The hosts then pivot to Kamala Harris, who outlined a series of Democratic initiatives including Supreme Court expansion, electoral college reform, multi-member districts, statehood for Puerto Rico and DC, and stronger Senate ethics rules for Supreme Court nominees. Tom and Drew attempt to separate the legitimate policy ideas from what they characterize as partisan power grabs, ultimately concluding that most of the proposals are designed to gain political advantage rather than solve structural problems. They draw parallels to gerrymandering, arguing both parties engage in the same behavior.
A significant portion of the discussion focuses on the Bernie Sanders and AOC-introduced Artificial Intelligence Data Center Moratorium Act, which would freeze all AI data center construction until Congress passes sweeping AI regulation, including union-only crews, federal pre-approval of AI models, and a near-total ban on US chip exports. Tom argues forcefully that this bill would hand AI dominance to China, which is aggressively building state-subsidized data centers with cheap power and zero permitting friction. He frames AI development as analogous to the Manhattan Project — a technology that will be developed regardless, making it essential that the US leads. He acknowledges genuine public anxiety about AI, particularly among young people and women, attributing it to an inability to envision their future relevance rather than the stated concerns about water usage or electricity costs. Drew raises legitimate local grievances such as Maryland residents seeing 40-50% spikes in electric bills near data centers, which Tom acknowledges as a solvable policy problem distinct from stopping construction altogether.

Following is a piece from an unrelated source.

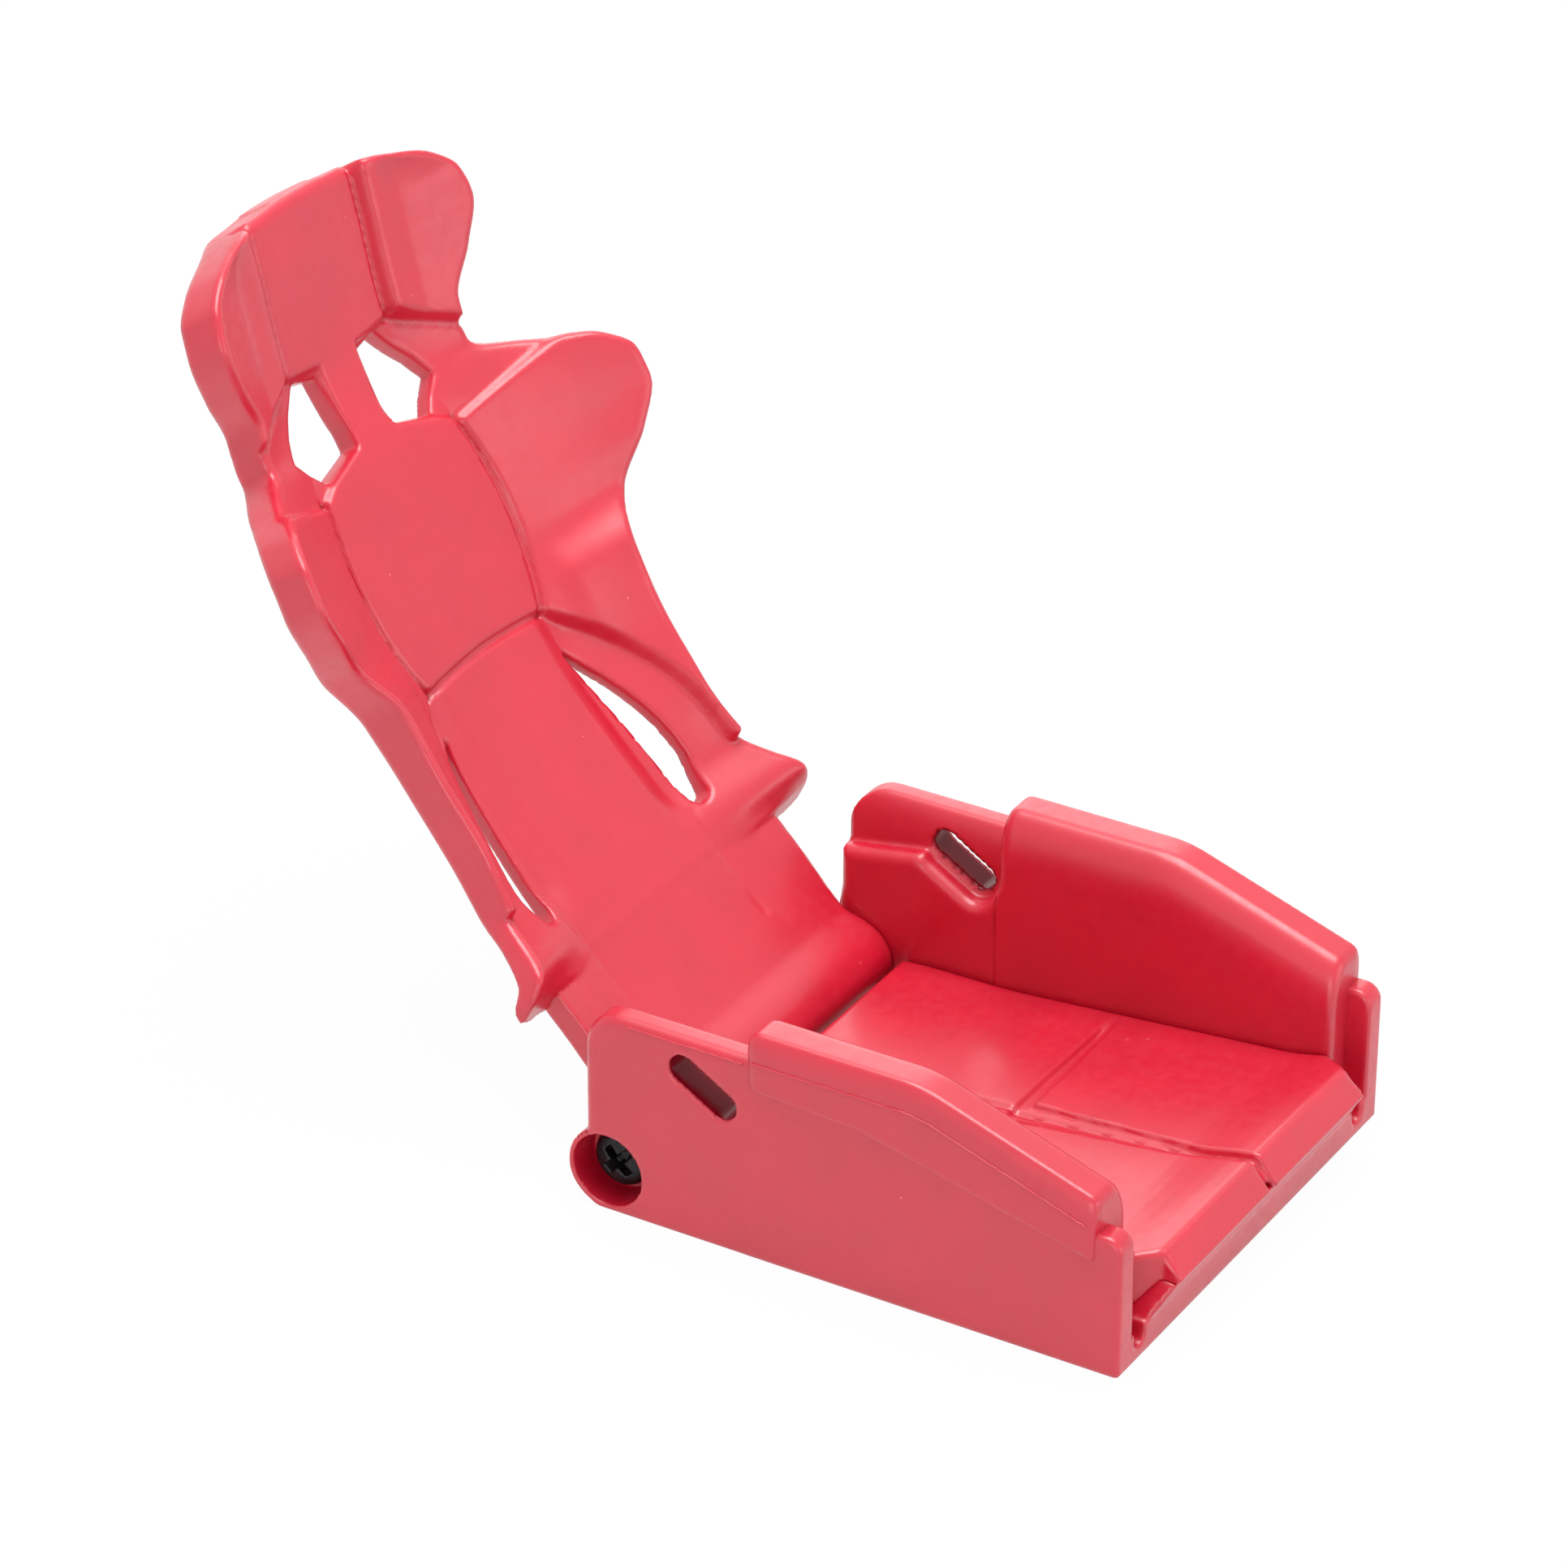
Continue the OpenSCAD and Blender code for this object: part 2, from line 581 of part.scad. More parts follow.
seat_base();
seat_cushion();
bolster_left();
bolster_right();
backrest();
pivot_screw_left();
pivot_screw_right();
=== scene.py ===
"""Looks of a small bucket seat with a reclining back, moulded in one red plastic and held by two black screws.

Shapes are drawn in millimetres in the seat's own drawing frame (Y from the front edge, Z from the underside)
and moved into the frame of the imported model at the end.
"""

import json
import math

import bpy
import numpy as np
from mathutils import Matrix, Vector


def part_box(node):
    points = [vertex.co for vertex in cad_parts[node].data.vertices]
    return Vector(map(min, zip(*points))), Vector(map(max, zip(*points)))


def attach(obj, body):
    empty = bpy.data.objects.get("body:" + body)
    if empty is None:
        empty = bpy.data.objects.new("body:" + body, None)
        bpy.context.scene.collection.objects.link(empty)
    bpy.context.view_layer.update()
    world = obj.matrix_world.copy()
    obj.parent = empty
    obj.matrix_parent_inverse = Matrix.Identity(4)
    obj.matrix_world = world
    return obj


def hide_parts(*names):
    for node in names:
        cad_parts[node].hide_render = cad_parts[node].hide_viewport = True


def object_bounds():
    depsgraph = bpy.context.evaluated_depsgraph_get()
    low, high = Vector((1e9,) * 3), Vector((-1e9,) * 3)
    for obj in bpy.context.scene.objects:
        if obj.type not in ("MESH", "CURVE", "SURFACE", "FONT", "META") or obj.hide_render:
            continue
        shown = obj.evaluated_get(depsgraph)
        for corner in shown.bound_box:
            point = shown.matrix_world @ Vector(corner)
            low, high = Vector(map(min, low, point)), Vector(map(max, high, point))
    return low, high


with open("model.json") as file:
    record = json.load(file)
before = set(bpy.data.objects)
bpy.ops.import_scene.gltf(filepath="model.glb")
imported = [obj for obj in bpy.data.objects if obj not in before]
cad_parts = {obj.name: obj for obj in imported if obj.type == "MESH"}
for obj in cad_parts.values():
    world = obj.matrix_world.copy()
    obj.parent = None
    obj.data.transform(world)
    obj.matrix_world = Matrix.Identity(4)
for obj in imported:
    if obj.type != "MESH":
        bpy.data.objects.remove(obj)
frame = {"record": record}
cad_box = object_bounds()

# ---------------------------------------------------------------- sizes, in millimetres
MM = 0.001
HINGE = frame["record"]["behaviour"]["joints"][0]["pos_m"]
BASE_HIGH = tuple(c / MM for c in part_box("seat_base")[1])
BASE_LENGTH = 54.0
SEAT_SHIFT = -BASE_LENGTH / 2
PIVOT_Y = HINGE[1] / MM - SEAT_SHIFT
PIVOT_Z = HINGE[2] / MM
RECLINE = math.radians(33.0)

SKIN_STEP = 0.365         # spacing of the sample points a moulded skin is drawn from
PAD_STEP = 0.3
BASE_STEP = 0.38
CUSHION_STEP = 0.3
SCREW_STEP = 0.12
SETTLE_ROUNDS = 3         # how often a skin point is moved onto the exact surface
SLOPE_PROBE = 0.02        # distance over which a slope is measured
LEAST_SLOPE = 0.05        # slopes are taken as at least this steep, squared, when a point settles

# Rows up the back: height, half width, rim, middle, half width of the flat, depth of the side face
FOOT_HALF = 19.0
WING_FROM = 15.8
FOOT_TO = 16.6
FOOT_ROWS = (
    (0.0, 3.0, 3.0, 11.5), (3.4, 2.0, 2.0, 11.5), (6.0, 1.3, 1.0, 11.5), (11.0, 0.5, -0.6, 11.3),
    (15.4, -0.4, -1.6, 11.0), (17.0, -0.7, -1.9, 10.9),
)
WING_ROWS = (
    (15.8, 24.0, 1.4, -1.7, 11.0, 2.8), (18.0, 23.2, 2.6, -2.1, 10.8, 3.0), (21.0, 21.4, 1.6, -2.6, 10.5, 3.6),
    (24.0, 20.0, 0.6, -3.2, 10.3, 4.4), (30.0, 19.0, 0.3, -4.3, 10.0, 5.0), (38.0, 19.1, -0.1, -5.5, 9.6, 5.0),
    (44.0, 19.5, -0.3, -5.7, 9.6, 5.0), (49.0, 22.0, 0.2, -5.5, 10.8, 5.0), (53.0, 25.3, 3.0, -5.2, 11.4, 5.0),
    (57.0, 27.4, 4.9, -4.9, 11.5, 5.0), (60.0, 27.2, 5.2, -4.7, 11.2, 5.0), (63.0, 25.1, 3.8, -4.6, 10.6, 5.0),
    (65.5, 20.6, 0.2, -4.7, 9.8, 5.0), (68.3, 16.2, -2.6, -4.9, 9.0, 5.0), (72.0, 16.1, -1.8, -4.6, 8.6, 5.0),
    (76.0, 18.4, 0.4, -3.6, 8.3, 5.0), (80.0, 20.0, 2.4, -2.3, 8.3, 5.0), (83.0, 19.3, 3.0, -1.2, 8.3, 5.2),
    (85.5, 16.6, 3.1, -0.4, 8.3, 5.3), (87.3, 12.6, 2.9, 0.2, 8.3, 5.4), (88.4, 9.6, 2.6, 0.5, 8.2, 5.4),
    (89.0, 7.0, 2.0, 0.6, 6.0, 5.4),
)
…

On Gavin Newsom's budget claims, Tom acknowledges a genuine short-term surplus driven by AI and stock market boom tax revenues, but notes that Newsom's own budget projects deficits of $10.3 billion and $9.6 billion in the two fiscal years after he leaves office, making it a structural deficit masked by a temporary windfall. Tom credits entrepreneurs and the free market for generating the revenue that balanced the budget, not Newsom's policies.
The hosts briefly discuss Christopher Nolan's Odyssey casting, with Tom expressing measured concern that the adaptation's writer described Odysseus as 'problematic' and that American accents and colloquial language in the trailer may break the mythological immersion audiences expect. Drew cautions against over-analyzing 35 seconds of trailer footage before the full film is seen.

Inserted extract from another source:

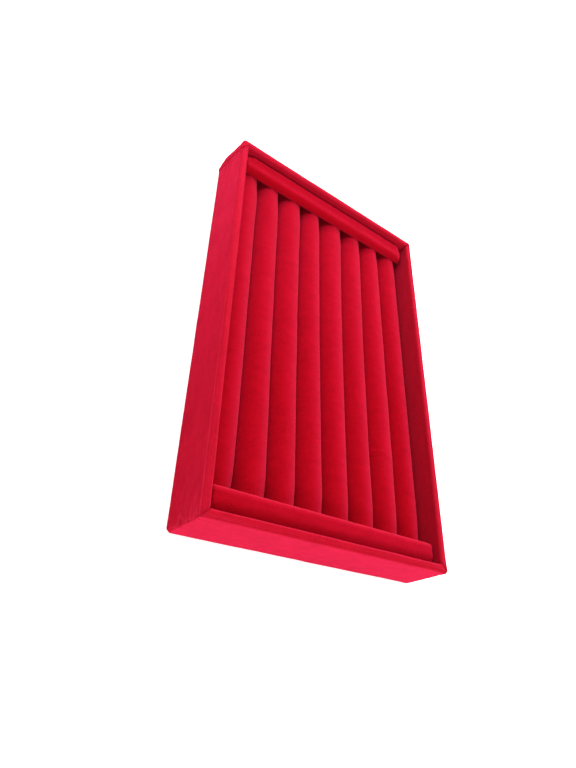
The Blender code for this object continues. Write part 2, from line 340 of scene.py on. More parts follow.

Throughout the episode, Tom and Drew engage in a broader philosophical discussion about emotional reasoning in politics, the Nordic economic model (noting that Nordic countries themselves reject the socialist label and nearly collapsed in the 1990s), the incompatibility of open borders and a welfare state, and AI as a potential path to an age of abundance if the US can maintain leadership in the technology.
Key Insights
- Tom argues that Xi Jinping voluntarily invoking Thucydides' Trap during the summit signals a sophisticated awareness of geopolitical risk and a genuine desire to find an economic rather than military path forward with the US.
- Tom claims Xi's statements about Taiwan were reportedly far more aggressive in Mandarin than in the English translation, suggesting a harder line than Western media conveyed.
- Tom contends that the public anxiety driving opposition to AI data centers is fundamentally about people being unable to envision their future relevance, not about the stated concerns of water usage or electricity costs.
- Tom argues the Bernie/AOC data center moratorium bill would effectively be permanent since Congress cannot pass the sweeping legislation required to lift the freeze, thereby handing AI dominance to China by default.
- Tom asserts that AI is already the primary defensive infrastructure protecting the US from cyberattacks by adversaries like Iran, making opposition to data centers a national security risk regardless of economic arguments.
- Tom claims that Nordic countries — often cited as socialist models — are themselves vocally rejecting the socialist label, with Danish and Swedish prime ministers explicitly stating they run free market economies that nearly collapsed under socialist policies in the 1990s.
- Tom argues that open borders and a welfare state are mathematically incompatible at scale, citing Sweden's current crisis of paying people $30,000 to leave the country after demographic shifts broke the system's financial model.
- Tom claims Gavin Newsom's balanced budget is built on a temporary AI and stock market tax windfall, with Newsom's own budget projecting deficits of over $10 billion in each of the two fiscal years immediately after he leaves office.
- Tom argues that whoever achieves AGI first will experience compounding self-improvement equivalent to 20,000 years of progress per night, making a one-day lead in the AI race effectively insurmountable.
- Tom contends that Trump's refusal to comment on Taiwan when directly asked suggests he may be willing to concede on Taiwan in exchange for sufficient economic wins from China, treating it as a bargaining chip.
- Tom argues that the US has effectively already become a quasi-socialist country, spending 22% of GDP on social safety nets — nearly identical to Nordic countries at 24% — but with far worse outcomes due to inefficiency and fraud.
- Tom claims that the adaptation writer for Nolan's Odyssey describing Odysseus as a 'problematic character' is a warning sign that the film is being filtered through a modern ideological lens that could undermine the mythological storytelling.